These datasets are provided to the public  subject to the Creative Commons Attribution-NonCommercial-NoDerivatives license. No co‑authorship is required to use the data in academic research — please just cite the supporting article.

Patent Citation Similarity Dataset

From: Patent Citations Reexamined, by Jeffrey Kuhn, Kenneth Younge, Alan Marco

Many studies of innovation rely on patent citations to measure intellectual lineage and impact. To create this dataset, we use a vector space model of patent similarity to compute the technological similarity between each pair of citing-cited patents. The VSM model analyzes the full text of each document to position it as a vector in a vector space that includes more than 700,000 dimensions and then calculates the angular distance between the two vectors. The dataset includes similarity values for all citations made by patents issued between 1976 and 2017 to issued patents or published patent applications.

Download (819 MB)

Patent Scope and Examiner Toughness Dataset

From: How to Measure and Draw Causal Inferences with Patent Scope, by Jeffrey Kuhn, Neil Thompson

This dataset includes an easy-to-use measure of patent scope that is grounded both in patent law and in the practices of patent attorneys. Our measure counts the number of words in the patents’ first claim. The longer the first claim, the less scope a patent has. This is because a longer claim has more details – and all those details must be met for another invention to be infringing. Hence, the more details there are in the patent, the greater are the opportunities for others to invent around it. We validate our measure by showing both that patent attorneys’ subjective assessments of scope agree with our estimates, and that the behavior of patenters is consistent with it. To facilitate drawing causal inferences with our measure, we show how it can be used to create an instrumental variable, patent examiner Scope Toughness, which we also validate.

Download (33 MB)

Patent Citation Timing and Source Dataset

From: Patent Citations Reexamined, by Jeffrey Kuhn, Kenneth Younge, Alan Marco

Innovation studies frequently distinguish between patent citation submitted by the patent examiner and those submitted by the patent application. However, publicly available citations data is often misleading, for instance by attributing a patent citation to the patent examiner when it was in fact first submitted by the patent application. This dataset uses internal USPTO data to identify the date on which each citation was first submitted as well as the party (examiner or applicant) who first submitted it.

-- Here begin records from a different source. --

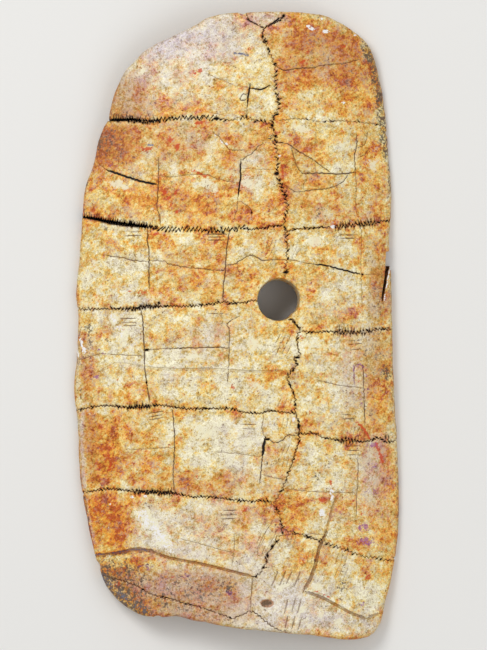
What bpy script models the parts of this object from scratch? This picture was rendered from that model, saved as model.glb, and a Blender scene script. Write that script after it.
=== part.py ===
# Oracle bone made from a turtle's upper shell: one trimmed, drilled plate, lying on its hollow face.
# Metres, +Z up, +Y towards the narrow end. The origin is on the floor, below the middle of the plate's box.
# Outlines, sutures and cracks are points in the reference picture, placed as shares of the plate's own box.

import math

import bpy
import numpy as np
from mathutils import Vector
from mathutils.geometry import delaunay_2d_cdt

# The plate
PLATE_LENGTH = 0.1882
PLATE_WIDTH = 0.0975
PLATE_THICKNESS = 0.0050
CROSS_RISE = 0.0136  # how far the crown stands above the long edges
LONG_RISE = 0.0028  # how far the crown stands above the ends
SEAT_DEPTH = 0.0016  # ground off the long edges, so that they lie flat
SEAT_WIDTH = 0.0020  # a row of points this far in keeps the seats flat
EDGE_ROUND = 0.0013  # radius of the worn outer rim
RIM_WEAR = 0.6  # share of a groove's depth worn away at the rim

# The arch across the plate: where each half would meet the long edges' height, as a share of the half width,
# how much nearer that is towards the narrow end, and the power of the curve
RIGHT_REACH = 0.957
RIGHT_TAPER = 0.060
RIGHT_POWER = 2.5
LEFT_REACH = 0.970
LEFT_POWER = 2.0

# The drilled hole: its diameter on the inner face, and how its mouth opens and leans on the outer face
HOLE_DIAMETER = 0.0120
MOUTH_FLARE = 0.0003
MOUTH_LEAN = (0.00036, 0.00024)

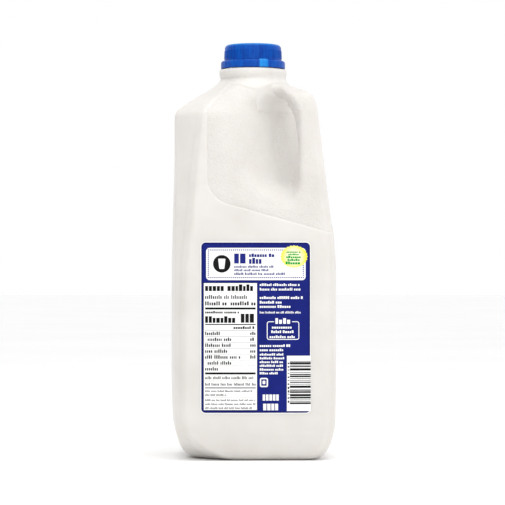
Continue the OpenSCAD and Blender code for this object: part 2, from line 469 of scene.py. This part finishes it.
def buildCapShell():
    foot = capLow.z + cap["bandHeight"] + cap["seat"]
    height = capHigh.z - foot
    deselectAll()
    bpy.ops.mesh.primitive_cone_add(
        vertices=cap["sides"],
        radius1=cap["radius"],
        radius2=cap["radius"] - cap["draft"],
        depth=height,
        location=(0, 0, foot + height / 2),
    )
    shell = bpy.context.object
    shell.name = "cap_shell"
    settle(shell)
    editOn(shell)
    ribFoot = foot + cap["ribFoot"]
    ribHead = capHigh.z - cap["ribHead"]
    for level in (ribFoot, ribHead):
        cutAll((0, 0, level), (0, 0, 1))
    bpy.ops.mesh.select_mode(type="EDGE")
    pickEdges(shell, lambda end: end.z > capHigh.z - hair)
    bpy.ops.mesh.bevel(offset=cap["edgeRound"], segments=8, affect="EDGES")
    bpy.ops.mesh.select_mode(type="FACE")
    pickFaces(shell, lambda centre, normal: normal.z > 0.99 and centre.xy.length < mm)
    bpy.ops.mesh.inset(thickness=cap["topRim"])
    bpy.ops.mesh.inset(thickness=2 * cap["topSink"], depth=-cap["topSink"])
    perRib = 2 * math.pi / cap["ribs"]

    def onRib(centre, normal):
        if not ribFoot < centre.z < ribHead:
            return False
        return (angleAt(centre) / perRib) % 1 < 0.5

    pickFaces(shell, onRib)
    bpy.ops.mesh.inset(thickness=cap["ribSlope"], depth=cap["ribRise"])
    pickFaces(shell, lambda centre, normal: normal.z < -0.99)
    bpy.ops.mesh.inset(thickness=cap["wall"])
    bpy.ops.mesh.extrude_region_move(
        TRANSFORM_OT_translate={"value": (0, 0, height - cap["wall"])}
    )
    editOff()
    smoothEdges(shell, 40)
    return shell


def onTab(place):
    outside = place.xy.length > cap["bandRadius"] - 2 * mm
    return outside and abs(angleAt(place) - cap["tabTurn"]) < cap["tabHalf"]


def buildCapBand():
    depth = cap["bandHeight"]
    deselectAll()
    bpy.ops.mesh.primitive_cylinder_add(
        vertices=cap["bandSides"],
        radius=cap["bandRadius"],
        depth=depth,
        location=(0, 0, capLow.z + depth / 2),
    )
    band = bpy.context.object
    band.name = "cap_band"
    settle(band)
    top = capLow.z + depth
    rim = cap["bandRadius"] - 5 * hair
    editOn(band, "EDGE")
    pickEdges(band, lambda end: end.z > top - hair and end.xy.length > rim)
    bpy.ops.mesh.bevel(offset=cap["bandRound"], segments=6, affect="EDGES")
    pickEdges(band, lambda end: end.z < capLow.z + hair and end.xy.length > rim)
    bpy.ops.mesh.bevel(offset=cap["bandFoot"], segments=2, affect="EDGES")
    bpy.ops.mesh.select_mode(type="FACE")
    pickFaces(band, lambda centre, normal: abs(normal.z) > 0.99 and centre.xy.length < 3 * mm)
    bpy.ops.mesh.inset(thickness=cap["bandWall"])
    bpy.ops.mesh.bridge_edge_loops()
    # the tear tab stands proud of the band
    pickFaces(band, lambda centre, normal: normal.z > -0.1 and onTab(centre))
    bpy.ops.mesh.inset(thickness=cap["tabSlope"], depth=cap["tabRise"])
    editOff()
    smoothEdges(band, 35)
    return band


def capPlastic(name, dark, light):
    finish, tree, shader = startFinish(name, 0.34, 0.15)
    streaks = addNoise(tree, addPlace(tree, (1, 1, 0.12)), 1.6 * mm, 3.0)
    base = addRamp(tree, streaks, dark, light)
    place = addPlace(tree)
    split = tree.nodes.new("ShaderNodeSeparateXYZ")
    tree.links.new(place, split.inputs["Vector"])
    # painted highlight: the base colour is mixed towards light blue over the top edge and across the whole
    # top, standing in for light shining through the thin wall
    paintedHighlight = addRange(tree, split.outputs["Z"], 0, 0.85, cap["paintedHighlightFrom"], cap["paintedHighlightTo"])
    tree.links.new(addMix(tree, paintedHighlight, base, cap["paintedHighlight"]), shader.inputs["Base Color"])
    scuffs = addNoise(tree, place, 2.5 * mm, 4.0)
    tree.links.new(addRange(tree, scuffs, 0.26, 0.46, 0.3, 0.7), shader.inputs["Roughness"])
    tree.links.new(addBump(tree, addNoise(tree, place, 0.9 * mm), 0.02 * mm), shader.inputs["Normal"])
    shader.inputs["Subsurface Weight"].default_value = 0.08
    shader.inputs["Subsurface Scale"].default_value = 1 * mm
    return finish


def buildCap():
    blue = capPlastic("cap plastic", paint(0, 54, 146), paint(0, 88, 184))
    tabBlue = capPlastic("tab plastic", paint(14, 112, 200), paint(40, 140, 218))
    shell = buildCapShell()
    shell.data.materials.append(blue)
    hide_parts("cap")
    band = buildCapBand()
    band.data.materials.append(blue)
    band.data.materials.append(tabBlue)
    for face in band.data.polygons:
        if onTab(face.center):
            face.material_index = 1
    for piece in (shell, band):
        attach(piece, "root")
        print("cap:", piece.name, len(piece.data.polygons), "faces")


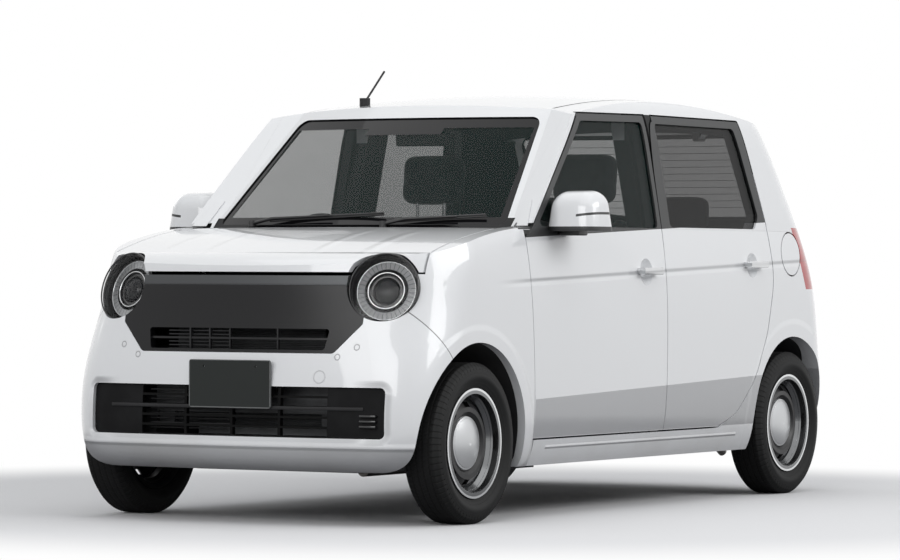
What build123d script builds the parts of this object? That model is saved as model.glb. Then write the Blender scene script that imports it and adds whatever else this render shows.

The dataset includes observations for citations made by patents issued 2001-2014, although some level of leftward truncation is evident due to limitations in internal data availability at the USPTO.

Download (292 MB)

Patent Families Dataset

From: Patent-to-Patent Similarity: A Vector Space Model, by Kenneth Younge, Jeffrey Kuhn

Patent applicants frequently file groups of patent applications linked together by priority claims. These priority claims create families of patent applications that share features such as inventors, priority dates, and technical descriptions. By analyzing these linkages, each patent can be assigned a family identifier that it shares with other patents in the same family. This data set includes two levels of family identifiers (clone for near copies, and extended for more attenuated linkages) for each patent issued 2005-2014.

Download (18 MB)